Abstract: Text-to-music (TTM) generation, which converts textual descriptions into audio, opens up innovative avenues for multimedia creation. Achieving high quality and diversity in this process demands extensive, high-quality data, which are often scarce in available datasets. Most open-source datasets frequently suffer from issues like low-quality waveforms and low text-audio consistency, hindering the advancement of music generation models. To address these challenges, we propose a novel quality-aware training paradigm for generating high-quality, high-musicality music from large-scale, quality-imbalanced datasets. Additionally, by leveraging unique properties in the latent space of musical signals, we adapt and implement a masked diffusion transformer (MDT) model for the TTM task, showcasing its capacity for quality control and enhanced musicality.
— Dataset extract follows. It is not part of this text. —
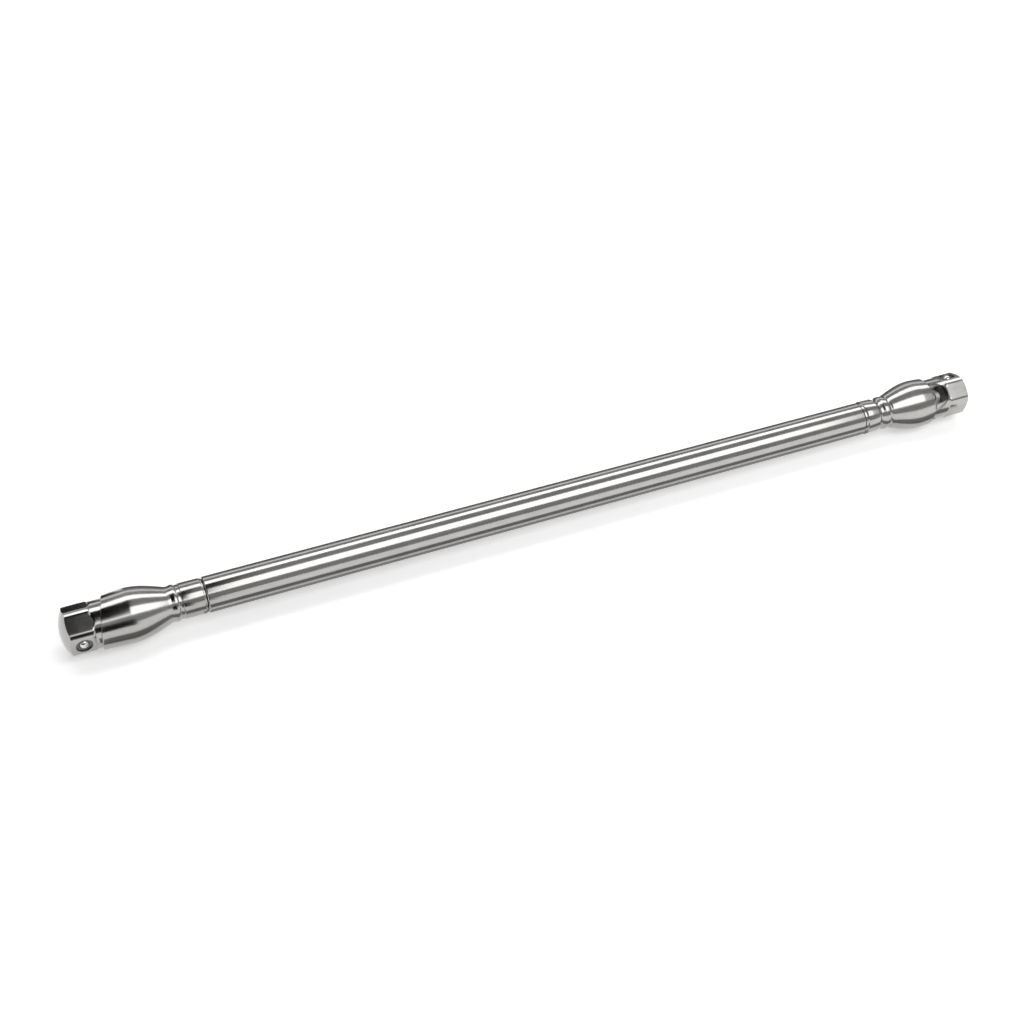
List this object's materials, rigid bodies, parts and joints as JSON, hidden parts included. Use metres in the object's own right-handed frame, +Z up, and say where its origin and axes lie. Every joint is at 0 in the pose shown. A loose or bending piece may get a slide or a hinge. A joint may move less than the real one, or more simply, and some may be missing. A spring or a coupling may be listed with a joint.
{
  "type": "breaker bar",
  "caption": "Round steel breaker bar with a bulb-shaped housing and a flexing hexagon drive with a ball catch at each end.",
  "frame": {"origin": "middle of the bar's box, on the bar's axis", "axes": "+X along the bar towards the end whose drive is pulled out and free, +Z up"},
  "size_m": [0.6054, 0.032, 0.032],
  "materials": {
    "handle_tube": "satin",
    "left_housing": "satin",
    "right_housing": "satin",
    "left_housing_pin": "satin",
    "right_housing_pin": "satin",
    "left_stem": "satin",
    "right_stem": "satin",
    "left_lock_ring": "dull",
    "right_lock_ring": "dull",
    "left_stem_nut": "satin",
    "right_stem_nut": "satin",
    "left_ear_pin": "ground",
    "right_ear_pin": "ground",
    "left_block": "satin",
    "right_block": "satin",
    "left_arm_pin_upper": "ground",
    "left_arm_pin_lower": "ground",
    "right_arm_pin_upper": "ground",
    "right_arm_pin_lower": "ground",
    "left_drive": "satin",
    "right_drive": "satin",
    "left_ball_ring": "satin",
    "right_ball_ring": "satin",
    "left_ball": "polished",
    "right_ball": "polished",
    "left_ball_spring": "dull",
    "right_ball_spring": "dull"
  },
  "bodies": {
    "bar": {"handle_tube": "handle_tube", "left_housing": "left_housing", "right_housing": "right_housing", "left_housing_pin": "left_housing_pin", "right_housing_pin": "right_housing_pin", "right_stem": "right_stem", "right_lock_ring": "right_lock_ring", "right_stem_nut": "right_stem_nut", "right_ear_pin": "right_ear_pin"},
    "left_head": {"left_stem": "left_stem", "left_lock_ring": "left_lock_ring", "left_stem_nut": "left_stem_nut", "left_ear_pin": "left_ear_pin", "left_block": "left_block", "left_arm_pin_upper": "left_arm_pin_upper", "left_arm_pin_lower": "left_arm_pin_lower", "left_drive": "left_drive", "left_ball_ring": "left_ball_ring"},
    "left_ball": {"left_ball": "left_ball", "left_ball_spring": "left_ball_spring"},
    "right_block": {"right_block": "right_block", "right_arm_pin_upper": "right_arm_pin_upper", "right_arm_pin_lower": "right_arm_pin_lower"},
    "right_drive": {"right_drive": "right_drive", "right_ball_ring": "right_ball_ring"},
    "right_ball": {"right_ball": "right_ball", "right_ball_spring": "right_ball_spring"}
  },
  "joints": [
    {"name": "left_pull", "type": "slide", "parent": "bar", "child": "left_head", "axis": [-1, 0, 0], "range_m": [0, 0.0065]},
    {"name": "right_bend", "type": "hinge", "parent": "bar", "child": "right_block", "pos_m": [0.2742, 0, 0], "axis": [0, -0.7071, 0.7071], "range_deg": [-20, 20]},
    {"name": "right_sway", "type": "hinge", "parent": "right_block", "child": "right_drive", "pos_m": [0.2742, 0, 0], "axis": [0, 0.7071, 0.7071], "range_deg": [-20, 20]},
    {"name": "left_ball_press", "type": "slide", "parent": "left_head", "child": "left_ball", "axis": [0, 0.9848, 0.1736], "range_m": [0, 0.0012], "stiffness_N_per_m": 1500, "springref_m": -0.002},
    {"name": "right_ball_press", "type": "slide", "parent": "right_drive", "child": "right_ball", "axis": [0, -0.2588, -0.9659], "range_m": [0, 0.0012], "stiffness_N_per_m": 1500, "springref_m": -0.002}
  ]
}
Furthermore, we introduce a three-stage caption refinement approach to address low-quality captions' issue. Experiments show state-of-the-art (SOTA) performance on benchmark datasets including MusicCaps and the Song-Describer Dataset with both objective and subjective metrics. Demo audio samples are available at https://qa-mdt.github.io/, code and pretrained checkpoints are open-sourced at https://github.com/ivcylc/OpenMusic.

References (38)

Citations (2)

View on Semantic Scholar

Summary

The paper introduces QA-MDT, a novel transformer that integrates quality evaluation via pseudo-MOS scores into the diffusion process to enhance music generation.
It refines captions using pretrained music-annotation models and CLAP alignment to improve the quality and diversity of training data.
Experimental results reveal significant FAD reductions and improved p-MOS scores, outperforming existing models like AudioLDM and MusicLDM.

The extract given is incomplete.